To implement the converter we can use an arbitrary JSON serializer. JacksonUtils in the example is a utility class which uses Jackson serializer under the hood with an additional cache of the JSON reader and writer instances for a better performance

@Converter
public class ExampleOtaSettingsStringConverter 
    implements AttributeConverter<ExampleOtaSettings, String> {

  @Override
  public String convertToDatabaseColumn(ExampleOtaSettings exampleOtaSettings) {
    try {
      return JacksonUtils.writerFor(ExampleOtaSettings.class)
          .writeValueAsString(ExampleOtaSettings);
    } catch (JsonProcessingException e) {
      throw new IllegalStateException(e);
    }
  }

  @Override
  public ExampleOtaSettings convertToEntityAttribute(String string) {
    try {
      return JacksonUtils.readerFor(ExampleOtaSettings.class)
          .readValue(string);
    } catch (IOException e) {
      throw new IllegalStateException(e);
    }
  }
}

The code snippet below updates this model.

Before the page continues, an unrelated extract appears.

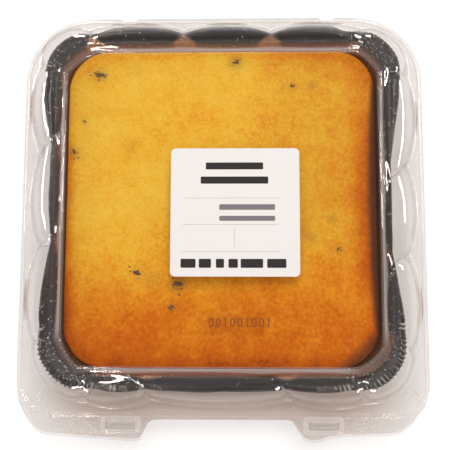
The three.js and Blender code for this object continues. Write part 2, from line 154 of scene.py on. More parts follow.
def band(inner, outer, count):
    """Quads between two rings of equal count, facing up when the inner ring lies within the outer."""
    i = np.arange(count)
    j = (i + 1) % count
    return np.stack([inner + i, outer + i, outer + j, inner + j], axis=1)


def loft(sections):
    """A closed solid through sections of equal count, with a flat cap at both ends."""
    count = len(sections[0])
    last = (len(sections) - 1) * count
    sides = [band(k, k + count, count)[:, ::-1] for k in range(0, last, count)]
    return np.vstack(sections), [range(count)[::-1], range(last, last + count), *np.vstack(sides)]


def ring_surface(rings):
    """Points and faces of a stack of rings closed by a middle point."""
    count = len(rings[0])
    points = np.vstack([rings[0].mean(axis=0)[None], *rings])
    i = np.arange(count)
    fan = np.stack([np.zeros(count, int), 1 + i, 1 + (i + 1) % count], axis=1)
    quads = [band(1 + r * count, 1 + (r + 1) * count, count) for r in range(len(rings) - 1)]
    return points, fan, np.vstack(quads), count


def point_normals(points, triangles, quads):
    split = np.vstack([triangles, quads[:, [0, 1, 2]], quads[:, [0, 2, 3]]])
    a, b, c = (points[split[:, k]] for k in range(3))
    face = np.cross(b - a, c - a)
    normals = np.zeros_like(points)
    for k in range(3):
        np.add.at(normals, split[:, k], face)
    return normals / np.linalg.norm(normals, axis=1)[:, None]


def sheet(rings, thickness):
    """A closed sheet of even thickness below a stack of rings."""
    points, fan, quads, count = ring_surface(rings)
    lower = points - thickness * point_normals(points, fan, quads)
    size = len(points)
    under = [*(fan[:, ::-1] + size), *(quads[:, ::-1] + size)]
    edge = band(size - count, 2 * size - count, count)
    return np.vstack([points, lower]), [*fan, *quads, *under, *edge]


def mark_points(obj, name, values):
    """Gives a mesh's points a number each, for its material."""
    attribute = obj.data.attributes.new(name, "FLOAT", "POINT")
    attribute.data.foreach_set("value", np.asarray(values, np.float32))


# How tightly a sheet bends, in 1/mm, where the painted highlight on its bends starts, and where it is full.
BEND_STARTS = 0.22
BEND_FULL = 1.1


def mark_bends(obj, points, faces):
    """Writes where a sheet bends tightly to the attribute "bend"."""
    corners = [[f[k], f[(k + 1) % len(f)], f[k - 1]] for f in faces for k in range(len(f))]
    corner, after, before = np.array(corners).T
    turn = np.cross(points[after] - points[corner], points[before] - points[corner])
    normals = np.zeros_like(points)
    np.add.at(normals, corner, turn)
    normals /= np.maximum(np.linalg.norm(normals, axis=1), 1e-9)[:, None]
    length = np.maximum(np.linalg.norm(points[after] - points[corner], axis=1), 0.15)
    bend = np.linalg.norm(normals[after] - normals[corner], axis=1) / length
    tightest = np.zeros(len(points))
    np.maximum.at(tightest, corner, bend)
    np.maximum.at(tightest, after, bend)
    mark_points(obj, "bend", smoothstep(BEND_STARTS, BEND_FULL, tightest))


def smooth_path(knots, steps):
    """A Catmull-Rom curve through rows of numbers, with so many steps between two of them."""
    knots = np.asarray(knots, float)
    padded = np.vstack([2 * knots[0] - knots[1], knots, 2 * knots[-1] - knots[-2]])
    rows = []
    for k in range(len(knots) - 1):
        a, b, c, d = padded[k : k + 4]
        for t in np.arange(steps) / steps:
            square, cube = 2 * a - 5 * b + 4 * c - d, 3 * b - a - 3 * c + d
            rows.append(0.5 * (2 * b + (c - a) * t + square * t**2 + cube * t**3))
    rows.append(knots[-1])
    return np.array(rows)


def join_parts(parts):
    """One list of points and one of faces out of several closed meshes."""
    points, faces, offset = [], [], 0
    for part_points, part_faces in parts:
        points.append(part_points)
        faces.extend(np.asarray(f) + offset for f in part_faces)
        offset += len(part_points)
    return np.vstack(points), faces


def smoothstep(low, high, value):
    t = np.clip((value - low) / (high - low), 0, 1)
    return t * t * (3 - 2 * t)


# ---- Scalloped clamshell ----


def on_side(side, along, out):
    """A place outside the window's left, front, right or back edge."""
    edge = WINDOW_HALF + out
    return ((-edge, along), (along, -edge), (edge, along), (along, edge))[side]


def creases():
    """Each crease's start and foot, and the sag of the lobe that it begins."""
    rows = []
    for side, (middle_out, sag, pairs) in enumerate(SIDES):
        for k, (start, foot) in enumerate(pairs):
            last = k == len(pairs) - 1
            foot_at = on_side(side, foot, CORNER_FOOT_OUT if k == 0 or last else middle_out)
            rows.append((on_side(side, start, 0), foot_at, CORNER_LOBE_SAG if last else sag))
    starts, feet, sags = zip(*rows)
    return np.array(starts, float), np.array(feet, float), sags


CREASE_STARTS, CREASE_FEET, LOBE_SAGS = creases()

# Where the creases pass the tray's rim.
CREASES_AT_RIM = CREASE_STARTS + 0.85 * (CREASE_FEET - CREASE_STARTS)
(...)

We can simply use merge on the JPA entity as we don’t need to care about merging any child relations as the exampleOtaSettings is schema-less from the JPA perspective.

@Stateless
public class CompanyChannelManagerSettingsService {

  public Response updateSettings(@Nonnull Long companyId,
    @Nonnull CompanyChannelManagerSettings settings) {

    ValidationContext ctx = new ValidationContext();

    if (validSettings(ctx, companyId, settings)) {
      companyChannelManagerSettingsDao.merge(settings);
    }

    return new Response().with(ctx, settings);
  }
}

To sum it up, a schema-less model can be beneficial for development and choosing MySQL with the JSON type compared to a new NoSQL data store can be easier, more flexible, more cost-effective and yet still preserves ACID benefits. It can be very useful mostly in cases when we have an existing infrastructure ready for or experience working with MySQL and the relational model.